-- Set task --
Start at the first line of the material below and retype each line through the one containing "DOME_H = 1.2", exactly.

-- Recorded data --
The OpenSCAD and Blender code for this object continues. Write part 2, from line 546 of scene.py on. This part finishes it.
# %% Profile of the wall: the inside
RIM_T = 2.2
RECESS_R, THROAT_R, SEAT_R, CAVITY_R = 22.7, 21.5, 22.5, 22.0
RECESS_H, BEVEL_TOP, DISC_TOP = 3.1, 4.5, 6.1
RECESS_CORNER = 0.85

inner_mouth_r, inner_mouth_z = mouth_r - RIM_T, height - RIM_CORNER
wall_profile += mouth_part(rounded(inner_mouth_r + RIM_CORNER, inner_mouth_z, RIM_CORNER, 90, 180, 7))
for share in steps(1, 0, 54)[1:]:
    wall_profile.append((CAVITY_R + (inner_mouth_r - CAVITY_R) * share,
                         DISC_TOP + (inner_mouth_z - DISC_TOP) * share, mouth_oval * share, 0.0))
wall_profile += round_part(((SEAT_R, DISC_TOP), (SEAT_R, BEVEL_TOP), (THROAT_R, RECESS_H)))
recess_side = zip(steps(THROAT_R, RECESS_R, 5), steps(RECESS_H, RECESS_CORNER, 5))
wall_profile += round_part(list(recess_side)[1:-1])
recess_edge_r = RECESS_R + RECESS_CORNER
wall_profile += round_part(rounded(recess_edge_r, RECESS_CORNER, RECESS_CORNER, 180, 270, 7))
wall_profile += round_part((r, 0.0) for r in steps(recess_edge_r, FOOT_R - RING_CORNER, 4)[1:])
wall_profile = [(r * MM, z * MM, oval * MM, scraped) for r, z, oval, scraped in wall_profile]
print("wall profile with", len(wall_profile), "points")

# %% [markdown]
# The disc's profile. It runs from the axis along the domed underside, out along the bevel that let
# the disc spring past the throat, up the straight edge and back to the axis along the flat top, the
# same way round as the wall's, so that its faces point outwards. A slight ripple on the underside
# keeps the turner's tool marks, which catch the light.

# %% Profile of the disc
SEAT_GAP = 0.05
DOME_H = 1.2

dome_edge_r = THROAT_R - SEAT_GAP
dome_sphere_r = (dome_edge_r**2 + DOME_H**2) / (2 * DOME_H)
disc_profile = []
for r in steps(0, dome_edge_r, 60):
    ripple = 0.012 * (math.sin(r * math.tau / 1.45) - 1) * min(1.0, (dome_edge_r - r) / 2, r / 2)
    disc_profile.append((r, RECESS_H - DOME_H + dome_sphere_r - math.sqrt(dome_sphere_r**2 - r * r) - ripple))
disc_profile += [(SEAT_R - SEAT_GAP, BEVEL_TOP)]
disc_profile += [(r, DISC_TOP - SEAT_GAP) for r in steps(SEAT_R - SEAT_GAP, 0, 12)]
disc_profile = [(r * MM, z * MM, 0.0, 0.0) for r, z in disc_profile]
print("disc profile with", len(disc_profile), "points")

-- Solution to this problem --
The OpenSCAD and Blender code for this object continues. Write part 2, from line 546 of scene.py on. This part finishes it.
# %% Profile of the wall: the inside
RIM_T = 2.2
RECESS_R, THROAT_R, SEAT_R, CAVITY_R = 22.7, 21.5, 22.5, 22.0
RECESS_H, BEVEL_TOP, DISC_TOP = 3.1, 4.5, 6.1
RECESS_CORNER = 0.85

inner_mouth_r, inner_mouth_z = mouth_r - RIM_T, height - RIM_CORNER
wall_profile += mouth_part(rounded(inner_mouth_r + RIM_CORNER, inner_mouth_z, RIM_CORNER, 90, 180, 7))
for share in steps(1, 0, 54)[1:]:
    wall_profile.append((CAVITY_R + (inner_mouth_r - CAVITY_R) * share,
                         DISC_TOP + (inner_mouth_z - DISC_TOP) * share, mouth_oval * share, 0.0))
wall_profile += round_part(((SEAT_R, DISC_TOP), (SEAT_R, BEVEL_TOP), (THROAT_R, RECESS_H)))
recess_side = zip(steps(THROAT_R, RECESS_R, 5), steps(RECESS_H, RECESS_CORNER, 5))
wall_profile += round_part(list(recess_side)[1:-1])
recess_edge_r = RECESS_R + RECESS_CORNER
wall_profile += round_part(rounded(recess_edge_r, RECESS_CORNER, RECESS_CORNER, 180, 270, 7))
wall_profile += round_part((r, 0.0) for r in steps(recess_edge_r, FOOT_R - RING_CORNER, 4)[1:])
wall_profile = [(r * MM, z * MM, oval * MM, scraped) for r, z, oval, scraped in wall_profile]
print("wall profile with", len(wall_profile), "points")

# %% [markdown]
# The disc's profile. It runs from the axis along the domed underside, out along the bevel that let
# the disc spring past the throat, up the straight edge and back to the axis along the flat top, the
# same way round as the wall's, so that its faces point outwards. A slight ripple on the underside
# keeps the turner's tool marks, which catch the light.

# %% Profile of the disc
SEAT_GAP = 0.05
DOME_H = 1.2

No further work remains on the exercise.